Fast alle bedeutenden tschechischen Schriftsteller waren schon „im Mond“, wie die Budweiser das Kaffeehaus kurz nennen, zu einer der Literatur-Diskussionen: Ludvík Vaculík, Ivan Klíma, Michal Viewegh (sogar mehrmals), um nur einige zu nennen. Darüber hinaus veranstaltet Eliška Štěpánová Programme für Autoren aus der Gegend und solche, die erst mit dem Schreiben beginnen. Sie hätten sonst kaum eine Möglichkeit, sich der Öffentlichkeit zu präsentieren. Am vergangenen Wochenende gab es hier zum Beispiel schon zum sechsten Mal ein südböhmisches Poesiefestival. Daran nimmt regelmäßig der Literaturkritiker Mirek Kovářík teil, der den jungen Poeten wertvolle Ratschläge gibt und für manches gutes Werk als Geburtshelfer gedient hat. Kovářík hat jedes Mal auch einen eigenen Auftritt im Rahmen des Festivals, bei dem er seine Lieblingsautoren präsentiert. Es ist jedoch nicht nur Literatur, die in dem Literatur-Café eine Rolle spielt, wie Eliška Štěpánová erklärt:
„Wir haben auch eine Galerie im Kaffeehaus, in der wir ungefähr zehn Ausstellungen pro Jahr veranstalten. Der Raum dient auch einigen nicht-kommerziellen Organisationen, die sich üblicherweise keine Saalmiete leisten können. Beispielsweise veranstaltet der Umweltschutz-Verein ´Calla´ hier regelmäßig seine ´grünen Donnerstage´. An diesen Donnerstagen halten verschiedene Persönlichkeiten Vorträge, die ich selbst interessant finde und auch besuche. Daneben veranstalten wir jedes Jahr eine Weihnachtsausstellung der Produkte von so genannten ´geschützten´ Werkstätten. Das sind Werkstätten, in denen Behinderte arbeiten. Zum dritten Mal schon planen wir zum Beispiel eine Modenschau, bei der Behinderte selbst ihre Eigenkreationen präsentieren.“
Behinderte sind hier übrigens täglich anzutreffen. Vor zwei Jahren hat sich Eliška Špěpánová entschlossen, noch ein „Café im Kaffehaus“ zu gründen. Es heißt „Auf halbem Wege". Die Gäste werden hier von geistig Behinderten bedient und angeboten werden - neben Getränken und Konditoreiware - auch Fair-Trade-Produkte und Erzeugnisse der Behinderten. Marek Molnár ist einer der drei Kellner, die hier abwechselnd bedienen:
„Ich konnte lange keine Arbeit finden. Dann hat man mir diese Stelle angeboten, wofür ich sehr dankbar bin. Ich fühle mich sehr gut, wenn ich jemanden selbst bedienen kann und er dann zufrieden ist. Am besten ist es im Herbst, da kommen die meisten Gäste. Manchmal ist hier total voll.“
Den Behinderten steht bei der Arbeit Kateřina Horáčková als Assistentin zur Seite. Ihre Aufgabe besteht darin, den Betrieb zu überwachen und die behinderten Mitarbeiter zur Selbständigkeit zu führen.

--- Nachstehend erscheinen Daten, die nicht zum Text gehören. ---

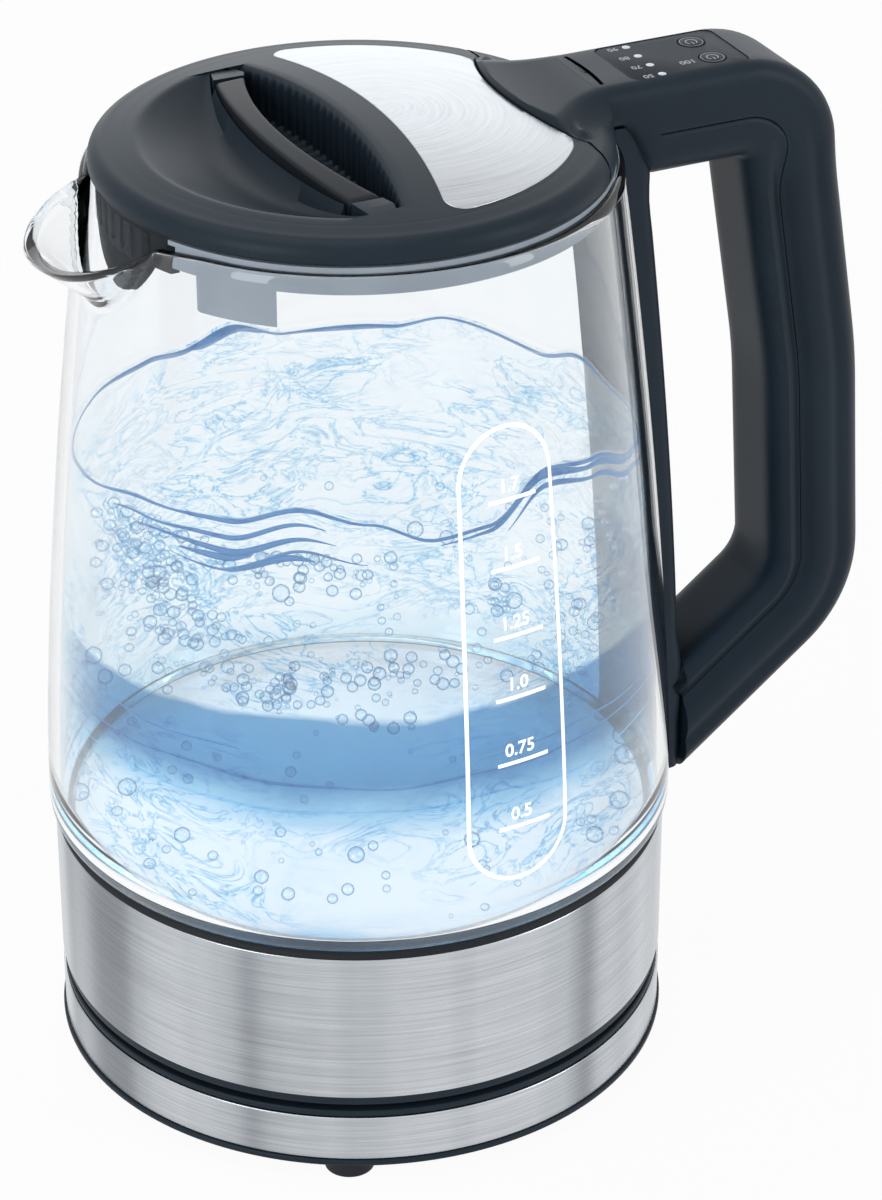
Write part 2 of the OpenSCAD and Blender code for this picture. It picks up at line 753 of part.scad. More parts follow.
// Outward vector of ring i; the last ring is cut square to X so that it meets the strip
function outward(pts, i) = let (t = tangent(pts, i), n = turn_left(t))
    i == len(pts) - 1 ? n - t * (n[0] / t[0]) : n;

// Sweeps a closed section of [s, y] points along the handle's path
module sweep(section, first, last) {
    pts = path_points();
    m = len(section);
    rings = [for (i = [first:last]) let (n = outward(pts, i)) [for (q = section)
        [pts[i][0] + n[0] * q[0], q[1], pts[i][1] + n[1] * q[0]]]];
    sides = [for (i = [0:last - first - 1]) for (k = [0:m - 1])
        [i * m + k, i * m + (k + 1) % m, (i + 1) * m + (k + 1) % m, (i + 1) * m + k]];
    end = (last - first) * m;
    caps = concat([for (k = [0:m / 2 - 2]) [m - 1 - k, m - 2 - k, k + 1, k]],
        [for (k = [0:m / 2 - 2]) [end + k, end + k + 1, end + m - 2 - k, end + m - 1 - k]]);
    polyhedron([for (r = rings) for (p = r) p], concat(sides, caps), convexity = 6);
}

// Half of the handle's section on one side of the seam, as a C with a wall
function half_section(side, t, w, c, wall, seam) = concat(
    [[seam, w]], arc_side(side, t, w, c), [[seam, -w]],
    [[seam, -w + wall]], arc_back(side, t - wall, w - wall, max(c - wall, 1)), [[seam, w - wall]]);
function arc_side(side, t, w, c) = concat(
    [for (a = [0:30:90]) [side * (t - c + c * sin(a)), w - c + c * cos(a)]],
    [for (a = [0:30:90]) [side * (t - c + c * cos(a)), -w + c - c * sin(a)]]);
function arc_back(side, t, w, c) = [for (i = [7:-1:0]) arc_side(side, t, w, c)[i]];

module handle_shell() {
    color("dimgray") difference() {
        sweep(half_section(1, handle_t, handle_w, handle_corner, handle_wall, seam_s), 0, last_ring);
        panel_opening(part_gap);
        translate([jug_r, 0, handle_screw_z[0]]) rotate([0, 90, 0])
            cylinder(r = screw_r + seat_gap, h = 18, $fn = 24);
    }
}

module handle_inner_cover() {
    section = half_section(-1, handle_t, handle_w, finger_corner, handle_wall, seam_s - seat_gap);
    color("dimgray") sweep(section, 0, last_ring);
}

module panel_opening(grow) {
    translate([panel_x - panel_l / 2 - grow, -panel_w - grow, lid_top_z - 3])
        cube([panel_l + 2 * grow, 2 * (panel_w + grow), 5]);
}

// Bracket that follows the glass and carries the handle's lower end
module handle_mount_strip() {
    half_angle = asin(strip_w / strip_face_x);
    strip_in = band_r + part_gap;
    inner = concat([[strip_in, strip_z], [strip_in, glass_z], [glass_r0 + 0.4, glass_z + 1]],
        glass_outline(-0.4, glass_z + 2, rim_z - 0.4, 16));
    outer = concat([[arm_x - part_gap, rim_z - 0.4], [arm_x - part_gap, strip_top]],
        [for (i = [15:-1:0]) let (z = glass_z + (strip_top - glass_z) * i / 16)
            [glass_radius(z) + strip_t, z]],
        [[jug_r + strip_t, strip_z]]);
    color("black") difference() {
        union() {
            rotate(-half_angle) rotate_extrude(angle = 2 * half_angle, $fn = 128)
                polygon(concat(inner, outer));
            translate([jug_r + 3, -strip_w, strip_z]) cube([strip_face_x - jug_r - 3, 2 * strip_w, 36]);
        }
        for (z = handle_screw_z) translate([0, 0, z]) rotate([0, 90, 0]) {
            cylinder(r = screw_r + seat_gap, h = huge / 2, $fn = 24);
            cylinder(r = screw_head_r + seat_gap, h = jug_r + 3.5, $fn = 24);
        }
    }
}

module handle_screws() {
    color("silver") for (z = handle_screw_z)
        translate([jug_r + 3.5 - screw_head_h - seat_gap, 0, z]) rotate([0, 90, 0]) screw(14);
}

// ---------- Controls in the handle ----------

module button_spots() {
    for (y = [-button_y, button_y]) translate([button_x, y, 0]) children();
}

module light_spots() {
    for (i = [-1.5:1:1.5]) translate([light_x, i * light_pitch, 0]) children();
}

module control_panel() {
    color("black") difference() {
        union() {
            translate([panel_x - panel_l / 2, -panel_w, panel_z]) cube([panel_l, 2 * panel_w, panel_t]);
            for (x = leg_xs) for (side = [-1, 1]) translate([x, side * leg_y, board_top + seat_gap])
                cylinder(r = 1.5, h = panel_z - board_top, $fn = 24);
        }
        translate([0, 0, panel_z - 1]) button_spots() cylinder(r = button_r + 0.3, h = panel_t + 2, $fn = 48);
        translate([0, 0, panel_z - 1]) light_spots() cylinder(r = 1.1 + seat_gap, h = panel_t + 2, $fn = 24);
    }
}

module control_board() {
    color("darkgreen") translate([board_x, -panel_w + 1, board_top - board_t])
        cube([board_end - board_x, 2 * (panel_w - 1), board_t]);
}

module panel_lights() {
    color("white") light_spots() translate([0, 0, board_top + seat_gap])
        cylinder(r = 1.1, h = panel_top - board_top - seat_gap, $fn = 24);
}

module button_switches() {
    switch_h = panel_z - 2.8 - button_travel - board_top;
    color("dimgray") button_spots() translate([-2.5, -2.5, board_top + seat_gap]) cube([5, 5, switch_h - 1]);
    color("dimgray") button_spots() translate([0, 0, board_top + seat_gap])
        cylinder(r = 1.4, h = switch_h, $fn = 24);
}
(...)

„Ich denke, die Behinderten, die hier tätig sind, haben schon viel gelernt. Hier können auch geistig behinderte Jugendliche lernen. Sie besuchen die so genannte ´Praxis-Schule´, wo sie verschiedene kleinere Arbeiten üben können. Aber nur bei uns können sie in Kontakt mit der Öffentlichkeit treten und die Aufgaben von echten Angestellten erfüllen. Sie bedienen nicht nur, sondern bereiten auch die Eisbecher, die Getränke, die Cocktails und anderes vor“, erläutert Kateřina Horáčková.
Beide Kaffeehäuser sind für ihre Eigentümerin Eliška Štěpánová eher Hobby als Einnahmequelle. Was sie im „Mond am Tag" täglich verdient, das investiert sie in kulturelle Projekte, die in der südböhmischen Landeshauptstadt ohne Konkurrenz sind. Das Café „Auf halbem Wege“ ist kein gewinnorientierte Betrieb - es wird aus öffentlichen Mitteln unterstützt, aber der Beitrag ist bescheiden. Eliška Štěpánová hat deshalb noch ihre eigene Werbeagentur. Aus deren Gewinn unterstützt sie das Café „Auf halbem Wege“. Viel Arbeit also, die sie sich da aufgeladen hat. Eliška Štěpánová träumt aber immer davon, später ihre Rente im Café zu verprassen und den Ruhestand als echte Café-Faulenzerin zu genießen.